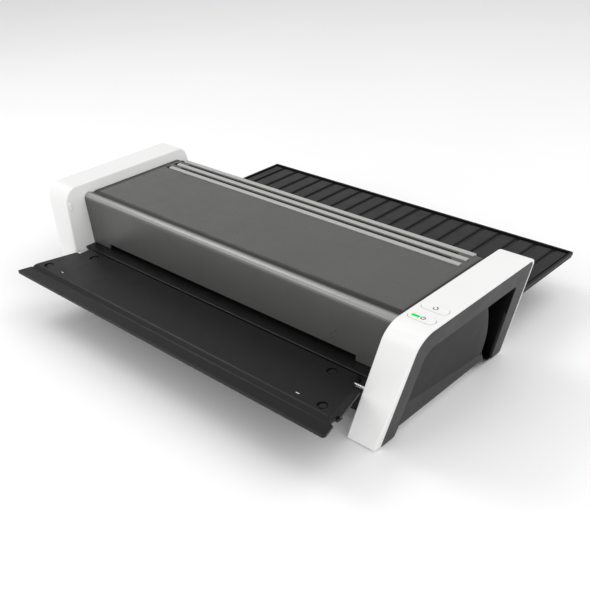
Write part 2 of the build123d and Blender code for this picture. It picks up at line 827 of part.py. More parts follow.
◆ ◆ ◆ ◆
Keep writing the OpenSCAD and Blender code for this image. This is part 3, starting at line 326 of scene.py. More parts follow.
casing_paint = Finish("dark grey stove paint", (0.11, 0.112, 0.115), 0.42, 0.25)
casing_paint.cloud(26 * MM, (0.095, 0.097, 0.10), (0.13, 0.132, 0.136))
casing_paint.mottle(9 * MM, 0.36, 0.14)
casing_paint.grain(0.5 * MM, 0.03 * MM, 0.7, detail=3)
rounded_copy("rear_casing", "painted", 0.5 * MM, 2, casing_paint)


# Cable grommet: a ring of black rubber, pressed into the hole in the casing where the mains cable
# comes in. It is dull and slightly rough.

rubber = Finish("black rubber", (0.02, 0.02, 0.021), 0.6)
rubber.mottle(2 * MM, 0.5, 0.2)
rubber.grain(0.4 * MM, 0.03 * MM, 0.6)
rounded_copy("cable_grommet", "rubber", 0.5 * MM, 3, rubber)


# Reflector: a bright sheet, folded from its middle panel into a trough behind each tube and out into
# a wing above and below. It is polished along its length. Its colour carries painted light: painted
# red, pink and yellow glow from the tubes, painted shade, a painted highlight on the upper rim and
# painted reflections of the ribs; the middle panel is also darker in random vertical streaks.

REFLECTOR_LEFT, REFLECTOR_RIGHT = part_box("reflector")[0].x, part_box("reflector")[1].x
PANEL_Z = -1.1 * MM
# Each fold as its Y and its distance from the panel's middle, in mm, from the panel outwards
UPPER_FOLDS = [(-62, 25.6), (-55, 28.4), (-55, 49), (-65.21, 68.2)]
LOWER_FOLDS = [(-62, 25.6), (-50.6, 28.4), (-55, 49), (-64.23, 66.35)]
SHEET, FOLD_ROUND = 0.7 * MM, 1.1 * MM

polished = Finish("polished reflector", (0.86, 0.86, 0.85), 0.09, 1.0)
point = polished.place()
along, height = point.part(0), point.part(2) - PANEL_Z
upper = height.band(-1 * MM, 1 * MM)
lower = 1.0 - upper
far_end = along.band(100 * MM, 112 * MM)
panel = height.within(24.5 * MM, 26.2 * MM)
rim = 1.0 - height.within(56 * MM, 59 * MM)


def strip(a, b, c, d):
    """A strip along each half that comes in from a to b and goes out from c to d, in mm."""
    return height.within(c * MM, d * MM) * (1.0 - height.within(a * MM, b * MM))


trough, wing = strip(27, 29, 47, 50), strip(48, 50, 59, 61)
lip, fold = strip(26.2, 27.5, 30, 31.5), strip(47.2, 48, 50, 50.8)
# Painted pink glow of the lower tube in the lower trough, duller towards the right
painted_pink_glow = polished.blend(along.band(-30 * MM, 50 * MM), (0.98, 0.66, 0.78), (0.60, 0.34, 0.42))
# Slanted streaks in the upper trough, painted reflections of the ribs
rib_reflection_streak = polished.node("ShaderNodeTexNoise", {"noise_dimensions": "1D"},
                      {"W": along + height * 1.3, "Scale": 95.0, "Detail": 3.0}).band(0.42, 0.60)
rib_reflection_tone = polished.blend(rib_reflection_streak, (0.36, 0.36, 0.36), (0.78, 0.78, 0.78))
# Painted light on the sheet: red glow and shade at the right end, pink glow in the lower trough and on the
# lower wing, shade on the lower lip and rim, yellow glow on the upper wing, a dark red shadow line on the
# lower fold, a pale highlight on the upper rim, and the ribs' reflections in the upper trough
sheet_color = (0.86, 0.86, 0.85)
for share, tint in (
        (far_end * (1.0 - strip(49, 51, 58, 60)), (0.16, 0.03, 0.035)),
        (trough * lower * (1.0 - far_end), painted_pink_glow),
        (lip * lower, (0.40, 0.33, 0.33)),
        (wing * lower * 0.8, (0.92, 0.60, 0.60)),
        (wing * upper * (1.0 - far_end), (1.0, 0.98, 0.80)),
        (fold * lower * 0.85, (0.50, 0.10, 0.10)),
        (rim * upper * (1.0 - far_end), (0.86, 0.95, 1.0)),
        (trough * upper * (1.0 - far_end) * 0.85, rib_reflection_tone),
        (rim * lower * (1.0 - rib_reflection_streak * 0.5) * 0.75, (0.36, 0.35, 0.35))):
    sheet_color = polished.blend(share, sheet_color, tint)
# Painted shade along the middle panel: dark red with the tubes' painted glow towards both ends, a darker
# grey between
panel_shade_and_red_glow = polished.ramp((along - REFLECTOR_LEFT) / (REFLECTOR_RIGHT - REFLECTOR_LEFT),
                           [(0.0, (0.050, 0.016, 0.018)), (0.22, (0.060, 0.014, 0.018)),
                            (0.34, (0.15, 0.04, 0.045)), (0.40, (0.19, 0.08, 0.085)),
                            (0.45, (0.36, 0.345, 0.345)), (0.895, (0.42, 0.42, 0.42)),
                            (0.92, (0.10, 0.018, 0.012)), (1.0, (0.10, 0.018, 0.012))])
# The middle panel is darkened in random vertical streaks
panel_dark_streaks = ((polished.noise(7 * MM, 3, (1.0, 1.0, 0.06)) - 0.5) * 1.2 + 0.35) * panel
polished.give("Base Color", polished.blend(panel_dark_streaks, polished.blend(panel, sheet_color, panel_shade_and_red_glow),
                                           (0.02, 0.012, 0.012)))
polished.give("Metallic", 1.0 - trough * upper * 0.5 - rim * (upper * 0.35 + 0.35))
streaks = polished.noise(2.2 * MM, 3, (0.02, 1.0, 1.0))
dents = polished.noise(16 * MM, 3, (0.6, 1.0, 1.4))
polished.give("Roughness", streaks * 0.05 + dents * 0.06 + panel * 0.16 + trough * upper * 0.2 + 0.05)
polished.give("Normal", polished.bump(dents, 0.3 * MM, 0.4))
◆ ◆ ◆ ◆
Print, from the entries above, the line with "Keep writing the", the line with "return height.within(c *" and all lines between them, exactly and with nothing else.

_OUTPUT FOR THIS EXERCISE_
Keep writing the OpenSCAD and Blender code for this image. This is part 3, starting at line 326 of scene.py. More parts follow.
casing_paint = Finish("dark grey stove paint", (0.11, 0.112, 0.115), 0.42, 0.25)
casing_paint.cloud(26 * MM, (0.095, 0.097, 0.10), (0.13, 0.132, 0.136))
casing_paint.mottle(9 * MM, 0.36, 0.14)
casing_paint.grain(0.5 * MM, 0.03 * MM, 0.7, detail=3)
rounded_copy("rear_casing", "painted", 0.5 * MM, 2, casing_paint)


# Cable grommet: a ring of black rubber, pressed into the hole in the casing where the mains cable
# comes in. It is dull and slightly rough.

rubber = Finish("black rubber", (0.02, 0.02, 0.021), 0.6)
rubber.mottle(2 * MM, 0.5, 0.2)
rubber.grain(0.4 * MM, 0.03 * MM, 0.6)
rounded_copy("cable_grommet", "rubber", 0.5 * MM, 3, rubber)


# Reflector: a bright sheet, folded from its middle panel into a trough behind each tube and out into
# a wing above and below. It is polished along its length. Its colour carries painted light: painted
# red, pink and yellow glow from the tubes, painted shade, a painted highlight on the upper rim and
# painted reflections of the ribs; the middle panel is also darker in random vertical streaks.

REFLECTOR_LEFT, REFLECTOR_RIGHT = part_box("reflector")[0].x, part_box("reflector")[1].x
PANEL_Z = -1.1 * MM
# Each fold as its Y and its distance from the panel's middle, in mm, from the panel outwards
UPPER_FOLDS = [(-62, 25.6), (-55, 28.4), (-55, 49), (-65.21, 68.2)]
LOWER_FOLDS = [(-62, 25.6), (-50.6, 28.4), (-55, 49), (-64.23, 66.35)]
SHEET, FOLD_ROUND = 0.7 * MM, 1.1 * MM

polished = Finish("polished reflector", (0.86, 0.86, 0.85), 0.09, 1.0)
point = polished.place()
along, height = point.part(0), point.part(2) - PANEL_Z
upper = height.band(-1 * MM, 1 * MM)
lower = 1.0 - upper
far_end = along.band(100 * MM, 112 * MM)
panel = height.within(24.5 * MM, 26.2 * MM)
rim = 1.0 - height.within(56 * MM, 59 * MM)


def strip(a, b, c, d):
    """A strip along each half that comes in from a to b and goes out from c to d, in mm."""
    return height.within(c * MM, d * MM) * (1.0 - height.within(a * MM, b * MM))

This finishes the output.